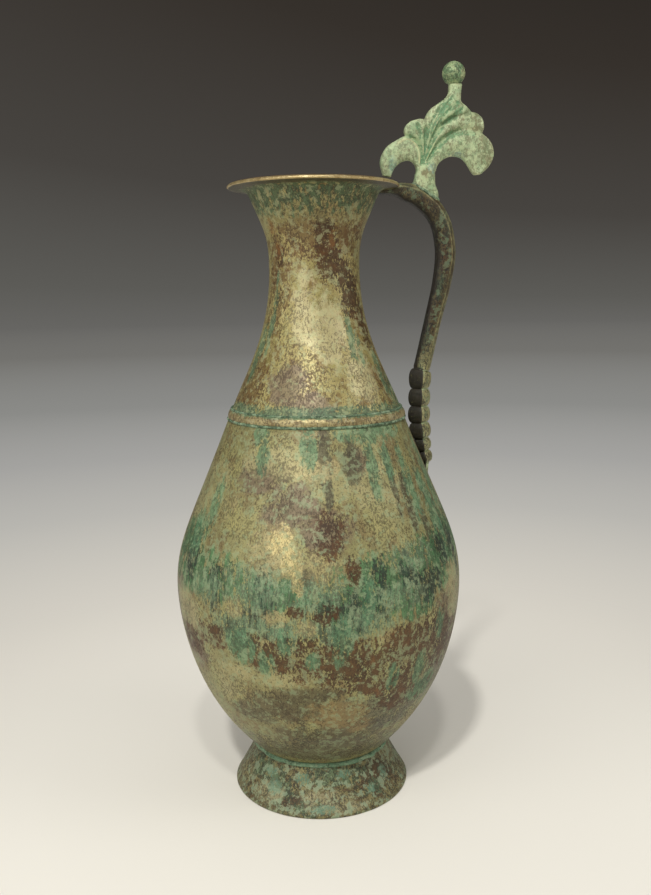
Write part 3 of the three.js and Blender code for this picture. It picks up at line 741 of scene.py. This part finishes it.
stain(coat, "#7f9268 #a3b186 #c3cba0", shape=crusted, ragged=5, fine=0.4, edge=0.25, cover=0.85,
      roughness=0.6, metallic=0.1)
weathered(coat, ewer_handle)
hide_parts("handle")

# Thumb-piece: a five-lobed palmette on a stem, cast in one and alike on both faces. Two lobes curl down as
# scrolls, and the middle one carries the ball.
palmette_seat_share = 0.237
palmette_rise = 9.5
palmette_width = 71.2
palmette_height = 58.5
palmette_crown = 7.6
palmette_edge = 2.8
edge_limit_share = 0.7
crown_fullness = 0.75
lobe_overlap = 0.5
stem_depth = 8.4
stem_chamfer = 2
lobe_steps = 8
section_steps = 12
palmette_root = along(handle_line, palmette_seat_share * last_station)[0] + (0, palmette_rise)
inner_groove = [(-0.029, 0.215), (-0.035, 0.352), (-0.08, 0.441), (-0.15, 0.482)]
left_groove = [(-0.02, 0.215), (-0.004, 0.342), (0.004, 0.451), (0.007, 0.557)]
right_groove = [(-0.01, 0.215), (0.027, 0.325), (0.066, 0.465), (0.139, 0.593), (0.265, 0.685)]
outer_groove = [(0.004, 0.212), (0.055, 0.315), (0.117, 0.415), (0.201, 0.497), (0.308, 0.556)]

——

Set problem ▸ Beginning at the first line above, repeat exactly until the line containing "weathered(coat, ewer_handle)", which is included.

Expected output ▸
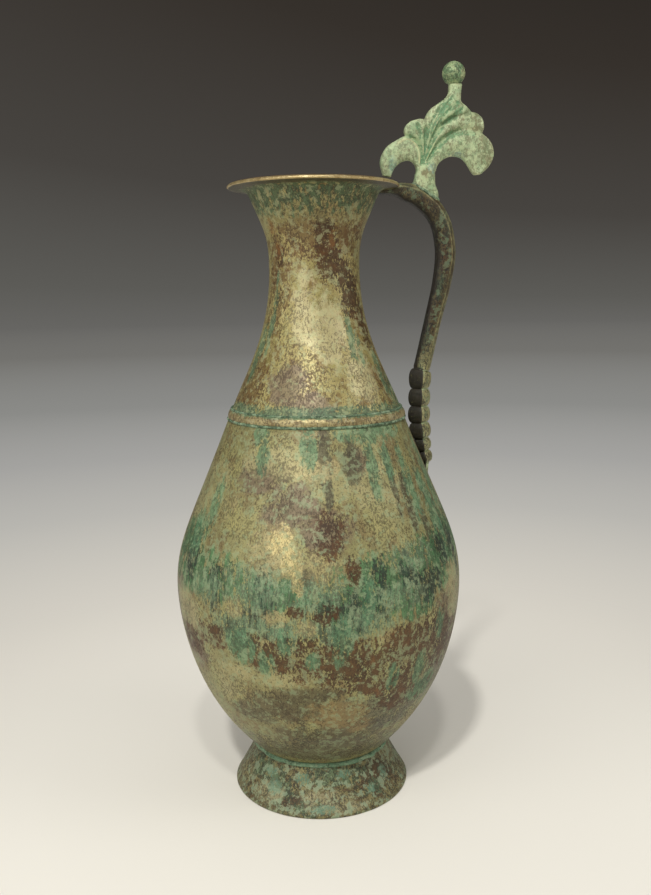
Write part 3 of the three.js and Blender code for this picture. It picks up at line 741 of scene.py. This part finishes it.
stain(coat, "#7f9268 #a3b186 #c3cba0", shape=crusted, ragged=5, fine=0.4, edge=0.25, cover=0.85,
      roughness=0.6, metallic=0.1)
weathered(coat, ewer_handle)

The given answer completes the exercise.